Lors des basses eaux « extrêmes » en septembre et octobre 2018 (après des alertes en 2015 et 2017), « les capacités d’emport des barges ont significativement chuté, avec seulement 200 à 300 tonnes possibles. Les taux de fret ont été jusqu’à 7 fois plus élevés par rapport à des prix lors de niveaux d’eau normaux, en incluant les surestaries. Mais ce n’est pas qu’une question de coûts, il n’y avait tout simplement pas de cale disponible. Nos flux logistiques ont été fortement perturbés et donc l'approvisionnement du site également », a poursuivi Benoit Blank.
En 2018 l’étiage a duré deux mois et pendant 6 jours, les barges n’ont pas pu livrer le site alors qu’elles sont majoritaires pour les flux entrants. Cette interruption des livraisons par le Rhin en 2018 a été un choc majeur pour le groupe BASF et a entraîné une réflexion et des actions concrètes pour éviter que le site ne se retrouve de nouveau en difficulté en cas de reproduction de tels étiages.
Un outil numérique et un bateau adapté
L’une des solutions de BASF fait appel à des outils numériques pour obtenir des prévisions à long terme et les plus précises possibles sur les évolutions des niveaux d'eau du Rhin (water level forecasting tool). En travaillant avec le projet européen Imprex et l’institut fédéral d’hydrologie, BASF dispose désormais d’informations de prévision sur une période de 10 jours à 6 semaines pour les niveaux du Rhin à l’échelle de Kaub, « pour un usage interne ». Cela lui permet d’anticiper la survenue d’épisodes de basses eaux et de prendre les mesures de compensation nécessaires en amont.
Le groupe BASF a « sécurisé » l’utilisation de barges « avec des capacités de tonnage améliorées et qui peuvent continuer à naviguer même avec des niveaux d’eaux faibles », dans le cadre de contrats d’affrètement à temps (time charter).
Il a lancé la conception d’un bateau « optimisé pour les basses eaux », c’est-à-dire avec « une capacité de port en lourd élevée pour un faible tirant d'eau, soit 650 tonnes de fret possible à un tirant d'eau de 1,20 m » et 2 500 t à 2,05 m. Ce bateau peut ainsi naviguer en période de niveau d’eau « normale » et « faible »

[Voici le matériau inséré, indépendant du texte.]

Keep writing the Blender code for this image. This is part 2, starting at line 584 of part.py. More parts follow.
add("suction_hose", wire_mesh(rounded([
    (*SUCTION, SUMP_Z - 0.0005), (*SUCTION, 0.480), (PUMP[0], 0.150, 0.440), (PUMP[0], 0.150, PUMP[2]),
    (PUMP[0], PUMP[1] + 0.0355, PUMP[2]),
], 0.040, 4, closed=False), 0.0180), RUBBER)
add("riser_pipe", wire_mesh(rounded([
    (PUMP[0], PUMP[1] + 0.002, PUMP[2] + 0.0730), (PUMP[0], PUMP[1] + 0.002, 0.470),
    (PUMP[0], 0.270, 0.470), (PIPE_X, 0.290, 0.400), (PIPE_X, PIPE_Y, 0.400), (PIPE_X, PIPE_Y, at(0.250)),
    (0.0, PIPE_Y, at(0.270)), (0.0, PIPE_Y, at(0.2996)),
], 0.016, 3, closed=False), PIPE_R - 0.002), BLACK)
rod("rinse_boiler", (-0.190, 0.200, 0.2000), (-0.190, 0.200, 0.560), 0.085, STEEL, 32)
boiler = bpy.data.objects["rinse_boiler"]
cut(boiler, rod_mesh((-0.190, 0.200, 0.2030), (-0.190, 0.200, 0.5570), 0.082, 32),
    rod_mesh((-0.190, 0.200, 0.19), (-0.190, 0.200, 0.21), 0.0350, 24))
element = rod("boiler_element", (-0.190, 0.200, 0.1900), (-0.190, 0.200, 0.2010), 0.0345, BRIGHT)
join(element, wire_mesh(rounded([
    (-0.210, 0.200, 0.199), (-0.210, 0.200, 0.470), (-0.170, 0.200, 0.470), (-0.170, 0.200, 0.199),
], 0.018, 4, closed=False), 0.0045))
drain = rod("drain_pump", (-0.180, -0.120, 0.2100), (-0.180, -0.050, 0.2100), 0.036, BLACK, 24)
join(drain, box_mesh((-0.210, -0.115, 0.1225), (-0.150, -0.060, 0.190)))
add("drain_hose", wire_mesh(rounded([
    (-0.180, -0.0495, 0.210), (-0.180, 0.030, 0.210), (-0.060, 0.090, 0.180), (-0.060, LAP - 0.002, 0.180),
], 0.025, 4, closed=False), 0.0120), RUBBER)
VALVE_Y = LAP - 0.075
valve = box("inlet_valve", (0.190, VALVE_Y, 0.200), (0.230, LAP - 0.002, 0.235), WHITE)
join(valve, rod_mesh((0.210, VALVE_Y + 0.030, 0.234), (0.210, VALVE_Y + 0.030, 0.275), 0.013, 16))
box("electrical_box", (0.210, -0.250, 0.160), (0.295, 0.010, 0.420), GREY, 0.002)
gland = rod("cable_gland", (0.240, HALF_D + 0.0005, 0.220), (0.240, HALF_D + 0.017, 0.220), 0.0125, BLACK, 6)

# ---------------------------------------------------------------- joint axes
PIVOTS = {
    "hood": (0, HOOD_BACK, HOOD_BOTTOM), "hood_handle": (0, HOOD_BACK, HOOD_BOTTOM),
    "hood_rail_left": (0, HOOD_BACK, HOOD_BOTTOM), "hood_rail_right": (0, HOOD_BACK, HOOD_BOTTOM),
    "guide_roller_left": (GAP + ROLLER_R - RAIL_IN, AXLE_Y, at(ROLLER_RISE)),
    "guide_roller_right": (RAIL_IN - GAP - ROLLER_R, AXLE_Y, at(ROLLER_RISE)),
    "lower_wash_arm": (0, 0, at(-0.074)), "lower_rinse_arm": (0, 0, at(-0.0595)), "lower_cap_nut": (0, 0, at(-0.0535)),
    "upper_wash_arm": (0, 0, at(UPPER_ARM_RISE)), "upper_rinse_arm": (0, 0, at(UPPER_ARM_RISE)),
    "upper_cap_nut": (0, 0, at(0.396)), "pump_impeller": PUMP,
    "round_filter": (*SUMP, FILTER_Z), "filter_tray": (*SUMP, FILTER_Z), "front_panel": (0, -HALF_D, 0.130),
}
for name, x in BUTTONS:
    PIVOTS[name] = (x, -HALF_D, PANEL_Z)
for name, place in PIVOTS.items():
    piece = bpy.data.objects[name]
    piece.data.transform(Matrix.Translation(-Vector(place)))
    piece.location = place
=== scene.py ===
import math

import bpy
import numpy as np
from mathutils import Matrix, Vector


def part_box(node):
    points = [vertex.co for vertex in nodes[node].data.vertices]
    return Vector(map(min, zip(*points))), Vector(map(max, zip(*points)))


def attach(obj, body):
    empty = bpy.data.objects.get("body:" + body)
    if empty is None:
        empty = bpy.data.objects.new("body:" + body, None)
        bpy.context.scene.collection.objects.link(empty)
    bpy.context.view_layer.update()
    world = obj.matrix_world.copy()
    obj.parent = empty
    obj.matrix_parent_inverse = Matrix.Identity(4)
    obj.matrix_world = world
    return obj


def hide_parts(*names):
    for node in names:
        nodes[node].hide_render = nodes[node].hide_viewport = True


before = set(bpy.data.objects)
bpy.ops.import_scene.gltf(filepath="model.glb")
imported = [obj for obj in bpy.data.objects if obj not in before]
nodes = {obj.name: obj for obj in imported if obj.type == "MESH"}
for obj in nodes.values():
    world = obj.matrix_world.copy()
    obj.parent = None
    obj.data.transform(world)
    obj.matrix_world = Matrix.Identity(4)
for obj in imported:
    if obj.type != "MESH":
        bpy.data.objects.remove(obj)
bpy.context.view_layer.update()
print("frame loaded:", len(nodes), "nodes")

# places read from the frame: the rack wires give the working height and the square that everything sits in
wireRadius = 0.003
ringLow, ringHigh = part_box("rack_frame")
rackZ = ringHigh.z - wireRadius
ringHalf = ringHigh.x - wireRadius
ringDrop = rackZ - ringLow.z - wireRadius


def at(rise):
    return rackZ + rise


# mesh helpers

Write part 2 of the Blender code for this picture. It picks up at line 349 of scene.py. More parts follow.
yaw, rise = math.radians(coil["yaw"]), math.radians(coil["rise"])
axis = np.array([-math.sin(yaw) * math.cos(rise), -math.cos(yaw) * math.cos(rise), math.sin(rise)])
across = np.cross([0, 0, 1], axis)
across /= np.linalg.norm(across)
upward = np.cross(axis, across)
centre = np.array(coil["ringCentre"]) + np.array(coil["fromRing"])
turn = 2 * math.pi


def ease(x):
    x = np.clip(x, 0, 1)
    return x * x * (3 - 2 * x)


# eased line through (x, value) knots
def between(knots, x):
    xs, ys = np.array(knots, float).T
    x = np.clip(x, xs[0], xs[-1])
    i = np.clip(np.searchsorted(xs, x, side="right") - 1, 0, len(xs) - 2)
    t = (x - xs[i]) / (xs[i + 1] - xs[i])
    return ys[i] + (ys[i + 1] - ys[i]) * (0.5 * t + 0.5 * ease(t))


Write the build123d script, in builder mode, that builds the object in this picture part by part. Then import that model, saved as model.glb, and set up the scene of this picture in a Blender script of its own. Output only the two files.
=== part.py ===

Selon Benoit Blank, « nous avons la chance d’avoir pour partenaire Stolt Nielsen pour construire et opérer ce bateau-citerne. La mise en service est prévue pour cette année 2022 ».
Ce bateau se distingue d’une unité standard par ses dimensions plus grandes qui sont de135 mètres au lieu de 110 m et 17,5 m au lieu de 11,5 m ainsi que par « l’amélioration de l'hydrodynamisme de la coque afin d'assurer des caractéristiques d'écoulement optimales ».
La présence de « trois hélices et tunnels flexibles optimisés permettent une adaptation à des situations d’étiage extrêmes comme à des conditions d’eau normales ». Il compte 10 réservoirs en acier inoxydable et 3 systèmes de chargement séparés. L’aspect environnemental n’a pas été oublié avec des moteurs diesel-électriques et un traitement des gaz d'échappement (conforme à la norme Stage V/EMNR).
Une autre solution mise en place par BASF est de recourir davantage aux transports ferroviaire et combiné.
En conclusion, Benoit Blank a souligné « l’importance de travailler sur l’infrastructure elle-même afin de garantir la navigabilité du Rhin à long terme », avec un horizon de planification d’ici 2032, les rôles de l’Etat (fédéral en Allemagne) et des instances politiques régionales (Länder) sont ici centraux tout comme une information large du public et une meilleure intégration de l’économie et de l’environnement.